=== Problem statement ===
Return, unaltered, every line from the beginning of the material below up to and including the one with "VAMP_X = (30 * MM, 120 * MM)".

=== Recorded information ===
==============================

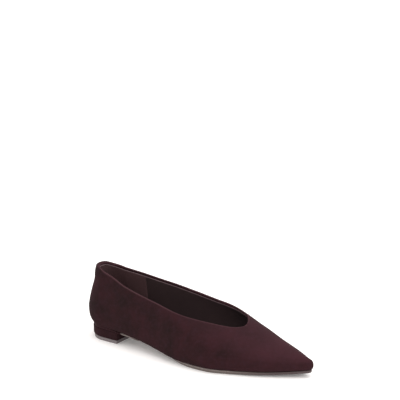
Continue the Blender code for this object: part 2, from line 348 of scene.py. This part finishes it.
def new_material(name):
    """A new material, its shader, and the place on the piece that its patterns are drawn by."""
    material = bpy.data.materials.new(name)
    material.use_nodes = True
    shader = material.node_tree.nodes["Principled BSDF"]
    place = add(material, "ShaderNodeTexCoord").outputs["Object"]
    return material, shader, place


# A Mix node's sockets for colours, by number, because those for other values have the same names
FACTOR = 0
TONE_A = 6
TONE_B = 7
MIXED = 2

NAP_PATCH = 28 * MM
NAP_CLUMP = 4 * MM
NAP_FIBRE = 0.9 * MM
VAMP_X = (30 * MM, 120 * MM)


def wine_suede(name):
    """Sueded calf: the split's short nap, dyed dark wine, lies this way and that in soft patches."""
    material, shader, place = new_material(name)
    link = material.node_tree.links.new
    # Broad patches of nap, brushed two ways
    swirl = add(material, "ShaderNodeTexNoise", {
        "Vector": place, "Scale": 1 / NAP_PATCH, "Detail": 4.0, "Roughness": 0.62, "Distortion": 0.4})
    swirl = add(material, "ShaderNodeMapRange", {
        "Value": swirl.outputs["Fac"], "From Min": 0.36, "From Max": 0.66})
    shade = add(material, "ShaderNodeMix", {
        FACTOR: swirl.outputs["Result"], TONE_A: colour("#1E1313"), TONE_B: colour("#2C171A"),
    }, data_type="RGBA")
    # Finer clumps of nap, lighter where the fibres stand up
    clumps = add(material, "ShaderNodeTexNoise", {
        "Vector": place, "Scale": 1 / NAP_CLUMP, "Detail": 3.0, "Roughness": 0.7})
    clumps = add(material, "ShaderNodeMapRange", {
        "Value": clumps.outputs["Fac"], "From Min": 0.45, "From Max": 0.75, "To Max": 0.35})
    shade = add(material, "ShaderNodeMix", {
        FACTOR: clumps.outputs["Result"], TONE_A: shade.outputs[MIXED], TONE_B: colour("#33212A"),
    }, data_type="RGBA")
    # Painted light: where the hide faces up it is painted redder and lighter, as if lit from above; over
    # the vamp and towards the toe it also grows redder
    normal = add(material, "ShaderNodeNewGeometry").outputs["Normal"]
    facing = add(material, "ShaderNodeSeparateXYZ", {"Vector": normal})
    painted_top_light = add(material, "ShaderNodeMapRange", {
        "Value": facing.outputs["Z"], "From Min": 0.35, "From Max": 0.8, "To Max": 0.26})
    spot = add(material, "ShaderNodeSeparateXYZ", {"Vector": place})
    forward = add(material, "ShaderNodeMapRange", {
        "Value": spot.outputs["X"], "From Min": VAMP_X[0], "From Max": VAMP_X[1], "To Max": 0.22})
    top_light_and_toe_red = add(material, "ShaderNodeMath", {
        0: painted_top_light.outputs["Result"], 1: forward.outputs["Result"]}, operation="ADD")
    shade = add(material, "ShaderNodeMix", {
        FACTOR: top_light_and_toe_red.outputs["Value"], TONE_A: shade.outputs[MIXED], TONE_B: colour("#44262D"),
    }, data_type="RGBA")
    # The painted highlight: a pale line along the topline's fold
    fold_highlight = add(material, "ShaderNodeAttribute", attribute_name="painted_fold_highlight")
    shade = add(material, "ShaderNodeMix", {
        FACTOR: fold_highlight.outputs["Fac"], TONE_A: shade.outputs[MIXED], TONE_B: colour("#442D31"),
    }, data_type="RGBA")
    link(shade.outputs[MIXED], shader.inputs["Base Color"])
    # Suede is matt, and the tips of its fibres catch a little light at a low angle
    shader.inputs["Roughness"].default_value = 0.95
    shader.inputs["Specular IOR Level"].default_value = 0.05
    shader.inputs["Sheen Weight"].default_value = 0.04
    shader.inputs["Sheen Roughness"].default_value = 0.6
    shader.inputs["Sheen Tint"].default_value = colour("#B08A90")
    # The nap's own fibres are too fine to show, so they are drawn 0.9 mm apart
    fibres = add(material, "ShaderNodeTexNoise", {
        "Vector": place, "Scale": 1 / NAP_FIBRE, "Detail": 2.0, "Roughness": 0.8})
    bump = add(material, "ShaderNodeBump", {
        "Height": fibres.outputs["Fac"], "Strength": 0.35, "Distance": 0.15 * MM})
    link(bump.outputs["Normal"], shader.inputs["Normal"])
    return material


upper.data.materials.append(wine_suede("wine_suede"))
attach(upper, "root")
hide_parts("upper")


# The lining: thin leather inside, in two parts, stuck down a little below the topline's fold. The part
# round the heel is a dark brown and stops at an upright seam, and the front part is darker.

SEAM_X = cad_box[0][0] + 52.5 * MM
SEAM_GAP = 0.2 * MM
LINING_DROP = 2.4 * MM
LINING_WALL = 0.5 * MM
LINING_CLOUD = 20 * MM
LINING_GRAIN = 1.1 * MM

inner_tree = nearest_to([inner for outer, inner, out, down in frames])
for vert in lining.data.vertices:
    _, index, away = inner_tree.find(vert.co)
    if away < 0.05 * MM:
        outer, inner, out, down = frames[index]
        vert.co += down * LINING_DROP


def lining_leather(name, tone, light):
    """Thin lining leather, dull from its finish. Its grain is too fine to show and is drawn coarser."""
    material, shader, place = new_material(name)
    link = material.node_tree.links.new
    cloud = add(material, "ShaderNodeTexNoise", {
        "Vector": place, "Scale": 1 / LINING_CLOUD, "Detail": 3.0})
    shade = add(material, "ShaderNodeMix", {
        FACTOR: cloud.outputs["Fac"], TONE_A: colour(tone), TONE_B: colour(light)}, data_type="RGBA")
    link(shade.outputs[MIXED], shader.inputs["Base Color"])
    shader.inputs["Roughness"].default_value = 0.62
    shader.inputs["Specular IOR Level"].default_value = 0.35
    grain = add(material, "ShaderNodeTexVoronoi", {"Vector": place, "Scale": 1 / LINING_GRAIN})
    bump = add(material, "ShaderNodeBump", {
        "Height": grain.outputs["Distance"], "Strength": 0.25, "Distance": 0.08 * MM})
    link(bump.outputs["Normal"], shader.inputs["Normal"])
    return material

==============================

=== Correct output ===
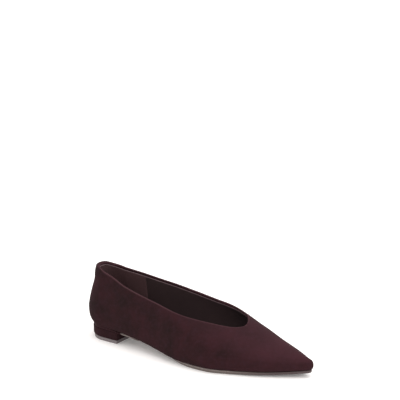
Continue the Blender code for this object: part 2, from line 348 of scene.py. This part finishes it.
def new_material(name):
    """A new material, its shader, and the place on the piece that its patterns are drawn by."""
    material = bpy.data.materials.new(name)
    material.use_nodes = True
    shader = material.node_tree.nodes["Principled BSDF"]
    place = add(material, "ShaderNodeTexCoord").outputs["Object"]
    return material, shader, place


# A Mix node's sockets for colours, by number, because those for other values have the same names
FACTOR = 0
TONE_A = 6
TONE_B = 7
MIXED = 2

NAP_PATCH = 28 * MM
NAP_CLUMP = 4 * MM
NAP_FIBRE = 0.9 * MM
VAMP_X = (30 * MM, 120 * MM)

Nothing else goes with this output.